Set problem: Return exactly the lines that run from the beginning through the line containing "import math", both included, and no others.

Collected data:
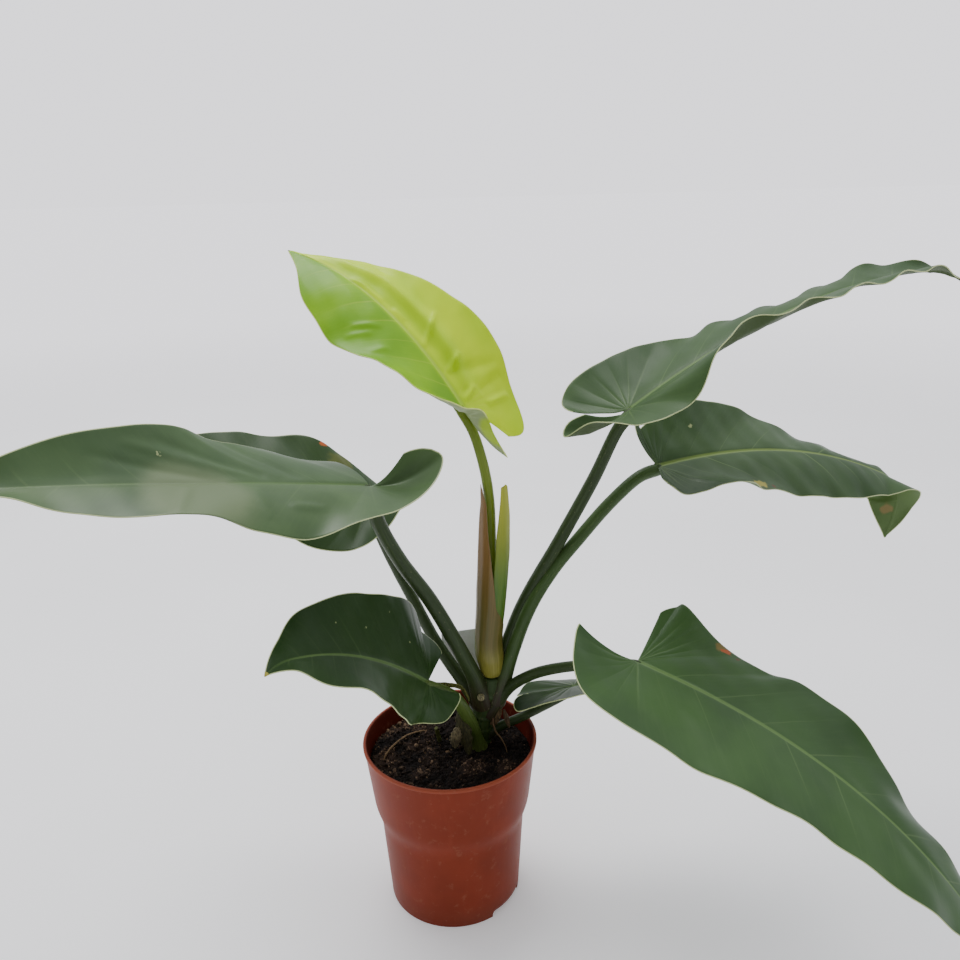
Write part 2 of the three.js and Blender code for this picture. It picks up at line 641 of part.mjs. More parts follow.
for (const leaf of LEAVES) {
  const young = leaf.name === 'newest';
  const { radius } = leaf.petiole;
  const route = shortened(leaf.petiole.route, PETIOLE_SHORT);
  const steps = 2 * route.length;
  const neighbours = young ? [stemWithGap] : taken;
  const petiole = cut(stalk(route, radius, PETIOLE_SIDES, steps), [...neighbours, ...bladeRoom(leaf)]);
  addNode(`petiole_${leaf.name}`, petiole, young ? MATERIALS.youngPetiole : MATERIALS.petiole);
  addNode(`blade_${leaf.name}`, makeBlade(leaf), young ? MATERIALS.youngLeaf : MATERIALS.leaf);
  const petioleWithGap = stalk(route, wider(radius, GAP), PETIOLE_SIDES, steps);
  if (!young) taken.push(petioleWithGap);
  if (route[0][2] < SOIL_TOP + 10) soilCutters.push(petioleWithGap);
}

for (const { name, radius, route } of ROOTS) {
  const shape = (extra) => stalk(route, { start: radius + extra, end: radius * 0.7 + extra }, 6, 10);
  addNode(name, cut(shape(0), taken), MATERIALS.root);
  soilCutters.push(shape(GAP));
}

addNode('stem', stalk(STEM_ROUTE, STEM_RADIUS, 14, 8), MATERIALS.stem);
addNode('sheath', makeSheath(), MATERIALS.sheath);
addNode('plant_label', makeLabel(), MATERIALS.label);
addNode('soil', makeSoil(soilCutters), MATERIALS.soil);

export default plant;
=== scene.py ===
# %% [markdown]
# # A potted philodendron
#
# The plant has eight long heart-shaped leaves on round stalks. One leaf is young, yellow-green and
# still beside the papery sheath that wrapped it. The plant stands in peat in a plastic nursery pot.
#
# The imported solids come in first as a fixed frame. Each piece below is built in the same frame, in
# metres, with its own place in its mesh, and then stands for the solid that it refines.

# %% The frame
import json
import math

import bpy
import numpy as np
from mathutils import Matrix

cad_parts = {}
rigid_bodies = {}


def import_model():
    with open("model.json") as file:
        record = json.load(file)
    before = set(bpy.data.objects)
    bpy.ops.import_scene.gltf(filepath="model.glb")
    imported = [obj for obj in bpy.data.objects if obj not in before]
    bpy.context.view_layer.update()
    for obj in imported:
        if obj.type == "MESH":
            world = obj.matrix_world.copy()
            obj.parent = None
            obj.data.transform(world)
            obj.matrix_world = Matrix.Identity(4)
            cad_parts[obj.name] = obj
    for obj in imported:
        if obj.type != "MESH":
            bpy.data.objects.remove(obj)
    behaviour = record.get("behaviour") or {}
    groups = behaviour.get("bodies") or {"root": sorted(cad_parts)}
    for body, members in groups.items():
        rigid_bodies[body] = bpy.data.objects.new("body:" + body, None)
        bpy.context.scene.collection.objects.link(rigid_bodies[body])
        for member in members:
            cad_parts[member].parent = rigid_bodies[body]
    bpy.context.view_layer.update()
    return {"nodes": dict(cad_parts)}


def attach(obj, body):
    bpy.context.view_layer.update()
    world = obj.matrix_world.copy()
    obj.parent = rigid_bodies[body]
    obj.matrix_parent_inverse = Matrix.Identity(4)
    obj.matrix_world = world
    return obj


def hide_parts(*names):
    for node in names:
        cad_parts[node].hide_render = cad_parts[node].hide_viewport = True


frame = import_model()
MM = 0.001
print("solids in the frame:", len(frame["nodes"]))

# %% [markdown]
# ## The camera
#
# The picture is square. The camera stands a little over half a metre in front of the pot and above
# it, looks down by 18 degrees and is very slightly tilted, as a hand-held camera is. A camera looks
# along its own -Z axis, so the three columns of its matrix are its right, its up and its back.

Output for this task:
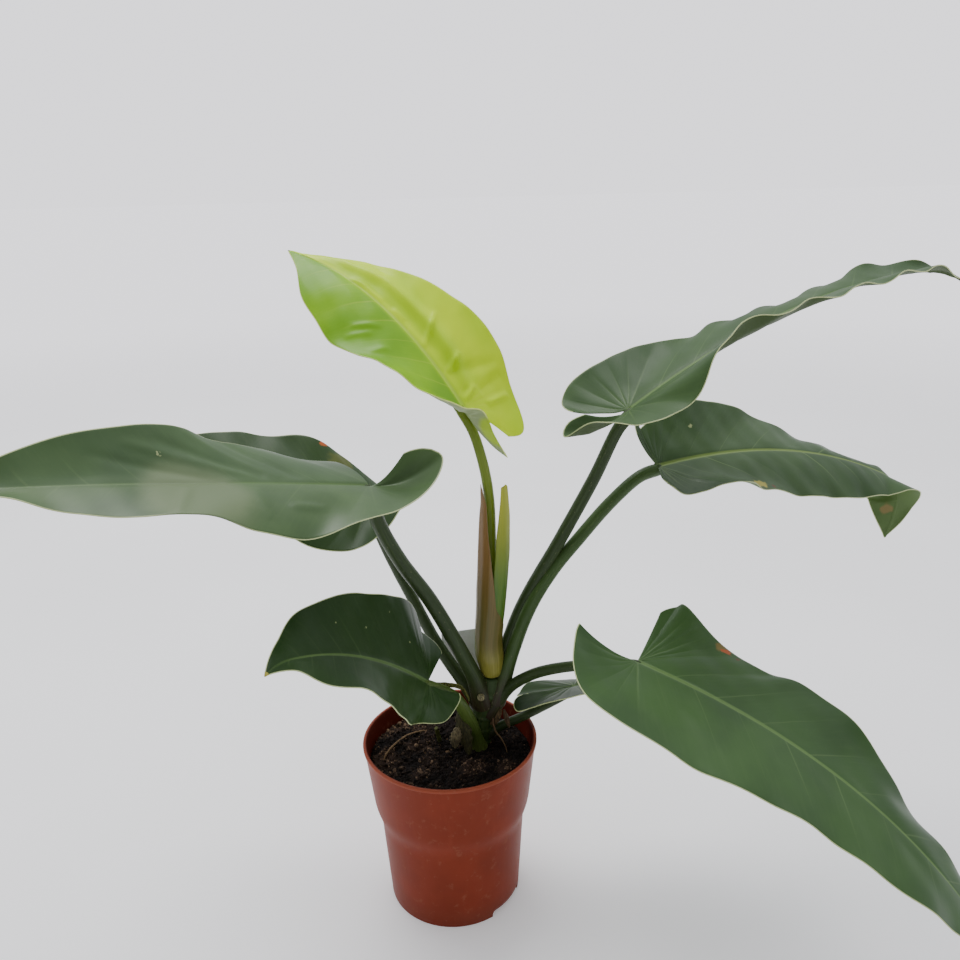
Write part 2 of the three.js and Blender code for this picture. It picks up at line 641 of part.mjs. More parts follow.
for (const leaf of LEAVES) {
  const young = leaf.name === 'newest';
  const { radius } = leaf.petiole;
  const route = shortened(leaf.petiole.route, PETIOLE_SHORT);
  const steps = 2 * route.length;
  const neighbours = young ? [stemWithGap] : taken;
  const petiole = cut(stalk(route, radius, PETIOLE_SIDES, steps), [...neighbours, ...bladeRoom(leaf)]);
  addNode(`petiole_${leaf.name}`, petiole, young ? MATERIALS.youngPetiole : MATERIALS.petiole);
  addNode(`blade_${leaf.name}`, makeBlade(leaf), young ? MATERIALS.youngLeaf : MATERIALS.leaf);
  const petioleWithGap = stalk(route, wider(radius, GAP), PETIOLE_SIDES, steps);
  if (!young) taken.push(petioleWithGap);
  if (route[0][2] < SOIL_TOP + 10) soilCutters.push(petioleWithGap);
}

for (const { name, radius, route } of ROOTS) {
  const shape = (extra) => stalk(route, { start: radius + extra, end: radius * 0.7 + extra }, 6, 10);
  addNode(name, cut(shape(0), taken), MATERIALS.root);
  soilCutters.push(shape(GAP));
}

addNode('stem', stalk(STEM_ROUTE, STEM_RADIUS, 14, 8), MATERIALS.stem);
addNode('sheath', makeSheath(), MATERIALS.sheath);
addNode('plant_label', makeLabel(), MATERIALS.label);
addNode('soil', makeSoil(soilCutters), MATERIALS.soil);

export default plant;
=== scene.py ===
# %% [markdown]
# # A potted philodendron
#
# The plant has eight long heart-shaped leaves on round stalks. One leaf is young, yellow-green and
# still beside the papery sheath that wrapped it. The plant stands in peat in a plastic nursery pot.
#
# The imported solids come in first as a fixed frame. Each piece below is built in the same frame, in
# metres, with its own place in its mesh, and then stands for the solid that it refines.

# %% The frame
import json
import math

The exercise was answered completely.